Two mutations via execute_approved, one at a time:

Parent message:

python3 box/slack-mutate.py post C0ASG05F1SB '{title text}'

Record the returned ts value.

Thread reply:

python3 box/slack-mutate.py reply C0ASG05F1SB {ts} "$(cat /tmp/ff-digest-body.txt)"

Save body to a temp file first to avoid shell escaping issues.

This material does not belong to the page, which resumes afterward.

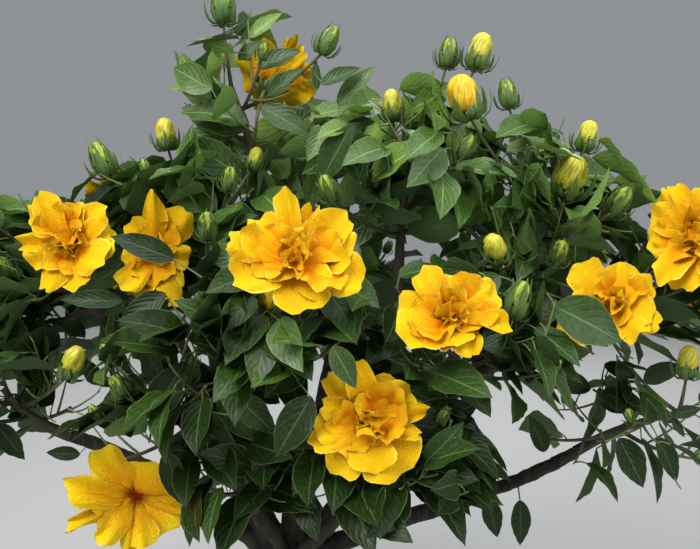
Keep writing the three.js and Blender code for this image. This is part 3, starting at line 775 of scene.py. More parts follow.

Verify the thread after posting (read back via Slack API). slack-mutate.py's VERIFIED output covers one fragment. If Slack split the body (>3900 chars), use slack_read_thread to confirm all sections landed.

Known gotchas

Slack splits at ~3900 chars. Thread format makes this harmless (just becomes 2-3 thread replies). Don't try to compress the digest to fit.
source.author.name for operator-initiated conversations returns the bot name. The metadata file may show bot names for some contacts. Check the conversation text if a contact name looks like a bot.
Sync lag. The 4h launchd cron means evening conversations may be missing if running the morning after. Use --sync for recent dates.
Subagent theme tags guide reads, they don't replace them. The notable flag has ~90% accuracy. Read the conversation before trusting the classification.
Don't copy prior day's theme structure. Each day's themes should emerge from fresh reads. Using yesterday's sections as a template biases what you see.